When Chief Justice Iftikhar Muhammad Chaudhry first challenged Musharraf, he was lucky to have done so at a time when he could champion both the rule of law by refusing to take dictation from a military ruler, and the institutional independence of the judiciary vis-à-vis the executive. That partially explains why Musharraf suddenly became so bereft of support among the chattering classes: the rule of the law brigade that once favoured him switched sides and saw in Chaudhry a more robust – and much less sullied – advocate of their cause.

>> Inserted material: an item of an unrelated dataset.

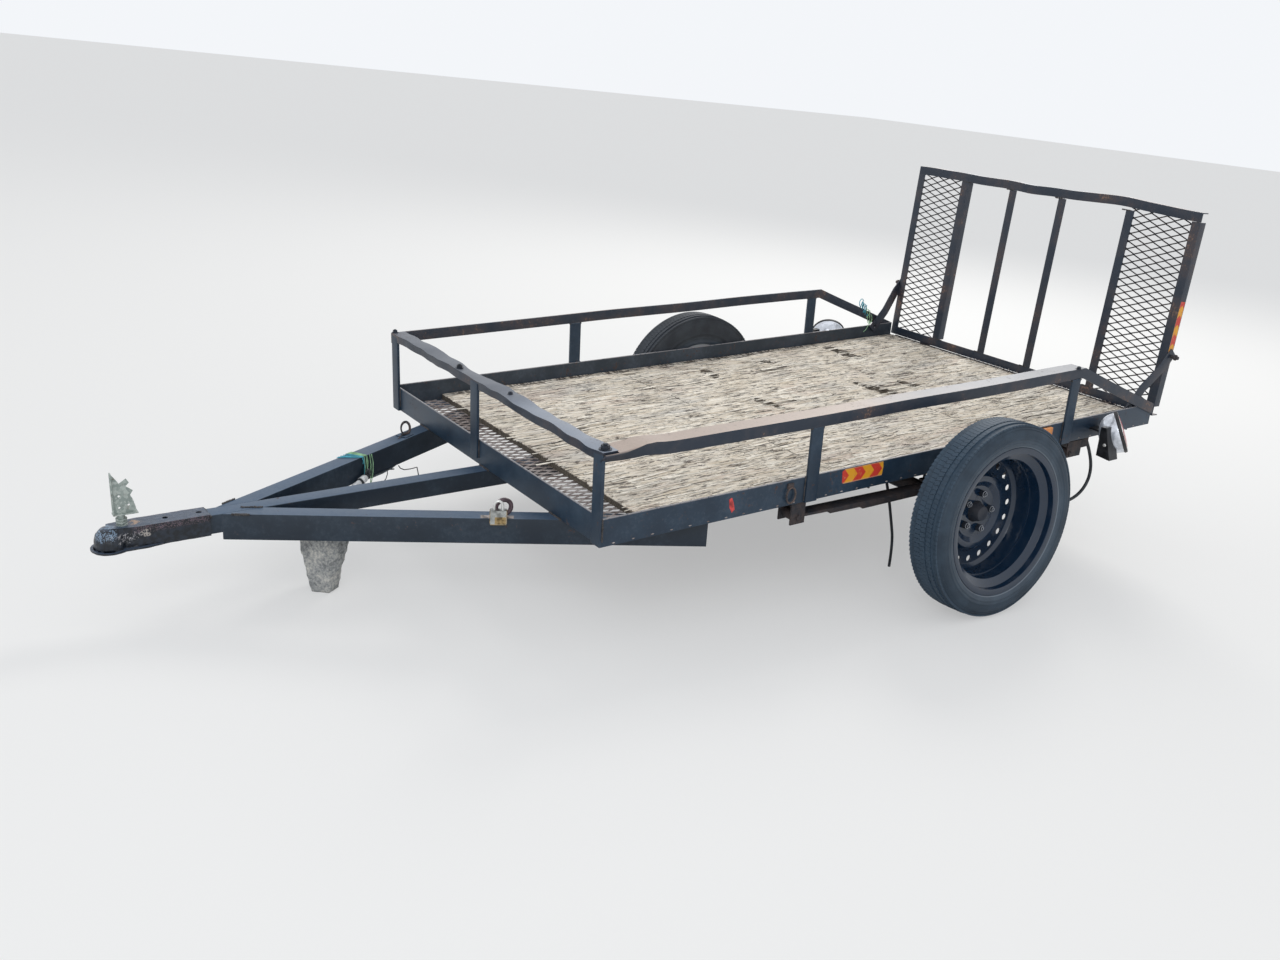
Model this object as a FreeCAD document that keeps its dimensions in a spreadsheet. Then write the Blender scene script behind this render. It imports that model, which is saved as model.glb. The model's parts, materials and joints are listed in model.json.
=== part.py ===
import FreeCAD, Part
import math
import os
import Sketcher
from FreeCAD import Placement, Rotation, Vector

# A home-made utility trailer: an angle-iron frame with a plywood deck over
# expanded metal, a low rail, an A-frame tongue that rests on a stone prop, one
# leaf-sprung axle and a rear ramp gate with two braces.
# Drawn level: X across (left side +), Y rearward from the front rail, Z up
# from the top edge of the side rails. The export turns it to the nose-down
# way it parks and moves the origin to the middle of its base.

doc = FreeCAD.newDocument("UtilityTrailer")
sheet = doc.addObject("Spreadsheet::Sheet", "Sizes")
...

After reaching its zenith in the run-up to the 2008 election and remaining there until the end of 2009, the consensus between the two camps behind Chaudhry has been hailed as a period of unprecedented political activism and enlightenment in Pakistan’s recent history. In the last one and a half year, however, this consensus has waned even if it has not completely coalesced back into the political and ideological divides of the yore. The Supreme Court’s uncompromising stance over the appointment in superior judiciary allowed the government to put a judiciary versus parliament spin on it. The government’s continued ability to bypass the Supreme Court’s injunctions with relative impunity over official postings and transfers and controversial political and corruption-related cases has also taken some sting out of Chaudhry’s loud warnings to the government for failing to listen to him. The ring of hollowness around these warnings seems to assume a more concrete identity with each passing day. In an apparent sign of desperation, the Supreme Court and Chaudhry have made it a routine to call the government officials to the court and berate, and threaten them over their failure to implement judicial orders. With each move by the government to frustrate the court, however, these warnings to the bureaucrats and law officers of the government look like the only thing that the court and the judges can say and do. By the twisted logic that so regularly operates in Pakistan in determining the course of events, the Supreme Court now looks like a virtual replacement of the establishment division in the federal secretariat, with the transfers and postings of the government officials being its greatest concern.
Besides allowing the government to raise, rather meekly, the subject of institutional transgression, the Supreme Court is helping the erosion of its support among the rule of the law followers. The daily tussle between the government and the judges is now increasingly being seen as a turf war – and not a confrontation between an illegal ruler and a born-again judicial reformer bent upon cleaning up the Augean stables of Pakistani politics – in which other actors are trying to capitalise on the situation for their political gains. If nothing else, it allows the government to get away with all its acts of omission and commission, and weakens the moral vigour of the argument in favour of both the rule of law and respect for institutional boundaries. Chaudhry and his fellow judges will do well by trying to bring this vigour back.